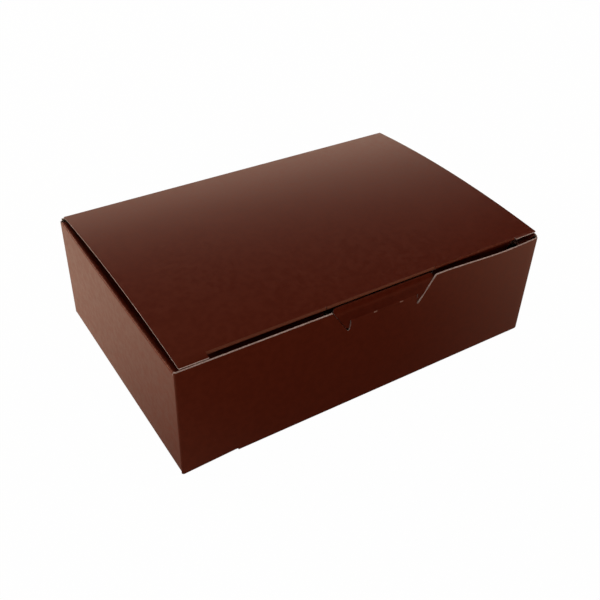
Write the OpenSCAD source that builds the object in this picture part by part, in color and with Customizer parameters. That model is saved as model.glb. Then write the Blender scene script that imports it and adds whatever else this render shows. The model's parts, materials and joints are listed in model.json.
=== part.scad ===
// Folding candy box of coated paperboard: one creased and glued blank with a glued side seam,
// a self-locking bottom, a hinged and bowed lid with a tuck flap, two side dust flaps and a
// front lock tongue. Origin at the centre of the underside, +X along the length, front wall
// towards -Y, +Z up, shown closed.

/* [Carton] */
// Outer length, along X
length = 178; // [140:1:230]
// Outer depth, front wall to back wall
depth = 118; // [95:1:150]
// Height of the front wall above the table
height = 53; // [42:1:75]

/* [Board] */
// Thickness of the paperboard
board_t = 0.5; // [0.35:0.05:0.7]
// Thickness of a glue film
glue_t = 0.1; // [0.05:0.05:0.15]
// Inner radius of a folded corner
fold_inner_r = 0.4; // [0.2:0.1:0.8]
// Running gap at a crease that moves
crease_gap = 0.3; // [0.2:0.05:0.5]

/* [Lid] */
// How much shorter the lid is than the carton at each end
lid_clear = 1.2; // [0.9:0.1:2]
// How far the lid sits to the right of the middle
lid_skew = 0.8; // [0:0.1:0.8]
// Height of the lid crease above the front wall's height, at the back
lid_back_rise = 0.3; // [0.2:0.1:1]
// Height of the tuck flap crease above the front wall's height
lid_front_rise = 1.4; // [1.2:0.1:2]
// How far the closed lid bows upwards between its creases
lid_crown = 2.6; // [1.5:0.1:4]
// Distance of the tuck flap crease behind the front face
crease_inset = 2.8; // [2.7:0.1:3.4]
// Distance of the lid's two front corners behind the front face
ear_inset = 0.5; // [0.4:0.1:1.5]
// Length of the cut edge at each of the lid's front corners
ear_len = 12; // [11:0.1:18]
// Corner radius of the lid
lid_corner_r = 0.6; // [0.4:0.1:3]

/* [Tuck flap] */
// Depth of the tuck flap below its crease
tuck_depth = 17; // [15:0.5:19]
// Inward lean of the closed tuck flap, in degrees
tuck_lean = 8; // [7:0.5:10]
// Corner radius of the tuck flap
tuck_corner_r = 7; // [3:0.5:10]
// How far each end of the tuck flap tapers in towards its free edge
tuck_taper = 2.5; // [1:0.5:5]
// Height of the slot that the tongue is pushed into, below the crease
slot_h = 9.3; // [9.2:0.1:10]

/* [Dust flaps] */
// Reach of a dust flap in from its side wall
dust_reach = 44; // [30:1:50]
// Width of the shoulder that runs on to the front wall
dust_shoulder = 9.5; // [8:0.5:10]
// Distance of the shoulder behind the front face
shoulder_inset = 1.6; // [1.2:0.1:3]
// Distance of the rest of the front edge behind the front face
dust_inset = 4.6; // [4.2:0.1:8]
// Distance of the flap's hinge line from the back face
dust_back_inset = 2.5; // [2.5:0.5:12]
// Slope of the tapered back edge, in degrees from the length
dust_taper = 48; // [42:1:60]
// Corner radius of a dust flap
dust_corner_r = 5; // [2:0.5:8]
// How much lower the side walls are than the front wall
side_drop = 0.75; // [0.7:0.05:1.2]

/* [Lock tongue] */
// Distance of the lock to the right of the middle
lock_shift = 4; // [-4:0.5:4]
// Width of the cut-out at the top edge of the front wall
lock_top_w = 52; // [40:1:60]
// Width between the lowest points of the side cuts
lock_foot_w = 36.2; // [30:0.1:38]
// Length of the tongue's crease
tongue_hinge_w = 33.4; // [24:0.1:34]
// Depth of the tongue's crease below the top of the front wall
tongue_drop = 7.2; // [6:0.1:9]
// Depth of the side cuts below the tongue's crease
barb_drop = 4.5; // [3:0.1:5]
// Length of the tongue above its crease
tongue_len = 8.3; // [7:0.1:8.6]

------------

**EXERCISE DESCRIPTION**
From the first line of the data above to the line holding "crease_gap = 0.3; // [0.2:0.05:0.5]", reproduce each line exactly; emit no other lines.

**ANSWER BELOW**
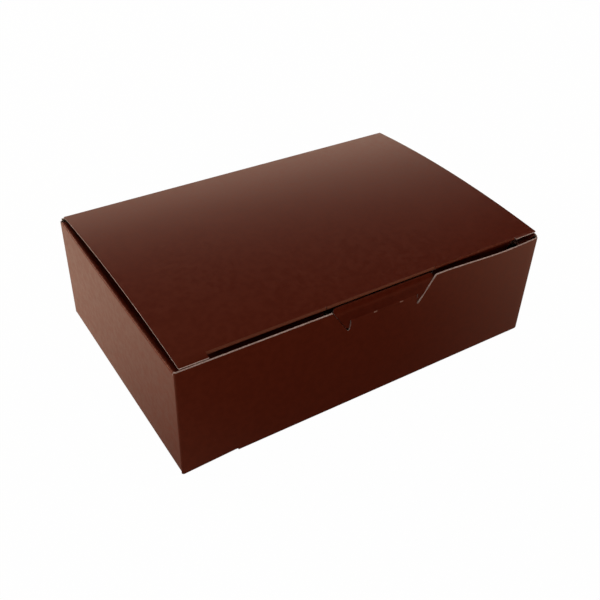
Write the OpenSCAD source that builds the object in this picture part by part, in color and with Customizer parameters. That model is saved as model.glb. Then write the Blender scene script that imports it and adds whatever else this render shows. The model's parts, materials and joints are listed in model.json.
=== part.scad ===
// Folding candy box of coated paperboard: one creased and glued blank with a glued side seam,
// a self-locking bottom, a hinged and bowed lid with a tuck flap, two side dust flaps and a
// front lock tongue. Origin at the centre of the underside, +X along the length, front wall
// towards -Y, +Z up, shown closed.

/* [Carton] */
// Outer length, along X
length = 178; // [140:1:230]
// Outer depth, front wall to back wall
depth = 118; // [95:1:150]
// Height of the front wall above the table
height = 53; // [42:1:75]

/* [Board] */
// Thickness of the paperboard
board_t = 0.5; // [0.35:0.05:0.7]
// Thickness of a glue film
glue_t = 0.1; // [0.05:0.05:0.15]
// Inner radius of a folded corner
fold_inner_r = 0.4; // [0.2:0.1:0.8]
// Running gap at a crease that moves
crease_gap = 0.3; // [0.2:0.05:0.5]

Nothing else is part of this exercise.